Meyer arrived in New England after completing a tremendous rehab job at Southern Methodist. Coaching the league's certified worst team promises to be an even bigger challenge, particularly with his toe-the-line philosophy.Veterans are already squawking about his rule against leaving the hotel on road trips.

In Ditka, a former Bear tight end and Dallas assistant coach, Chicago got just the hard-nosed, no-nonsense type it wanted. He has run a mean training camp, with more full-bore scrimmaging than normal.

The talk in Minnesota isn't about the coach - Bud Grant you take for granted - but about the team's new playpen, the Hubert H. Humphrey Metrodome. Having grown fond of their games on Metropolitan Stadium's frozen tundra, the Vikings are finding life in ''Minnesota's Crockpot'' (oh, for some air conditioning) a new experience.

The move indoors, of course, is not nearly as jolting as the Raiders' 500 -mile migration from Oakland. The league fought the move in a protracted court battle, but lost. Now it fears other franchises may relocate with no regard for civic loyalties.

The Oakland community faithfully supported the Raiders for many years, but maverick owner Al Davis sought even greener pastures in Los Angeles , where he worked out an attractive rental agreement with the L. A. Coliseum and stands to make more in TV revenues down the road.

As it is, the NFL's 28 teams already are dripping in television money. In March, the league signed a new five-year contract with the three major networks for a whopping $2 billion. Divided equally, which is pro football's unique way of doing things, each team receives $14 million a year.

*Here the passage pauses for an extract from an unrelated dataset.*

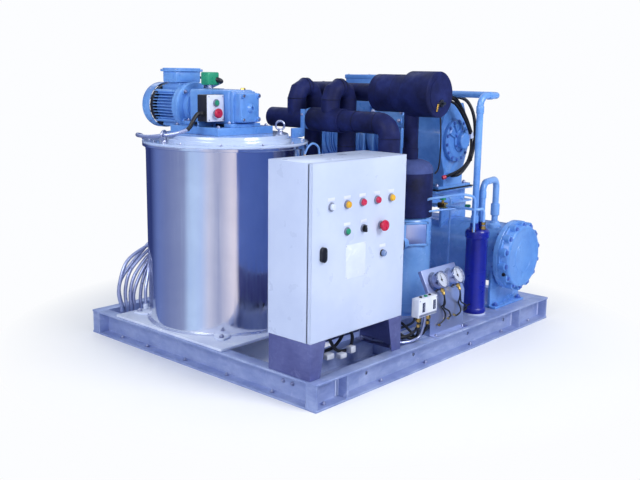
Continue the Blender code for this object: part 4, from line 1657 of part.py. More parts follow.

With little sympathy for hardly destitute owners, the proletariat is digging in at the bargaining table, demanding that 55 percent of the gross revenues go toward wages. Negotiations have thus far proved fruitless, with management bent on ignoring the players' shouts of ''We are the game.''

Life during the preseason has gone on pretty much as expected. The players haven't gone on the picket line, as they did in 1974, nor have the owners locked them out of training camps.

The tensions are real, though, and have surfaced in various ways. When Denver quarterback Craig Morton said he wouldn't support the union, Gene Upshaw, the association's player president, warned that such disloyalty wouldn't be forgotten on game days. Upshaw's remark was insensitive, but so was the owners' ill-advised reaction to a harmless union ploy. By threatening to fine players who shook hands (in a show of union solidarity) before preseason games, the owners did nothing but instill the spirit of Lech Walesa into the rank and file. Management backed off, but the harm was already done.

Where things go from here is anybody's guess. Some think the players will strike several games into the season, after they've collected a few paychecks. The owners no doubt have a counter-strategy in mind. So no one should be surprised to suddenly find stadiums padlocked or old movies replacing Sunday afternoon doubleheaders.

As though this situation isn't complicated enough, the NFL also finds itself grappling with an image problem. When ex-player Don Reese collaborated with Sports Illustrated on a harrowing story about cocaine use in the NFL, players all over the league started going public as well.

Among those who admitted to his mistake was New Orleans running back George Rogers, a Heisman Trophy winner who led the league in rushing last season as a rookie. Like other players, Rogers stated he'd undergone treatment for drug abuse, but the league was still stuck with the ticklish business of finding a solution to its drug problems. To check for drugs by urinalysis, or not to check, that is the question that has helped fuel labor-management differences.

Further furrowing the NFL's brow is the formation of a rival league. By beginning its inaugural season in March, the newly launched United States Football League won't actually compete head-to-head with the NFL. Eventually, though, it could steal some of the NFL's thunder.

For the moment, the league just wants everyone's attention focused on the playing field. Cleveland Coach Sam Rutigliano says ''28 teams believe they can be in the playoffs.'' And why shouldn't they, after seeing San Francisco and Cincinnati make it to the Super Bowl last season? So say it again, Sam, and hold your breath that there'll be playoffs come January.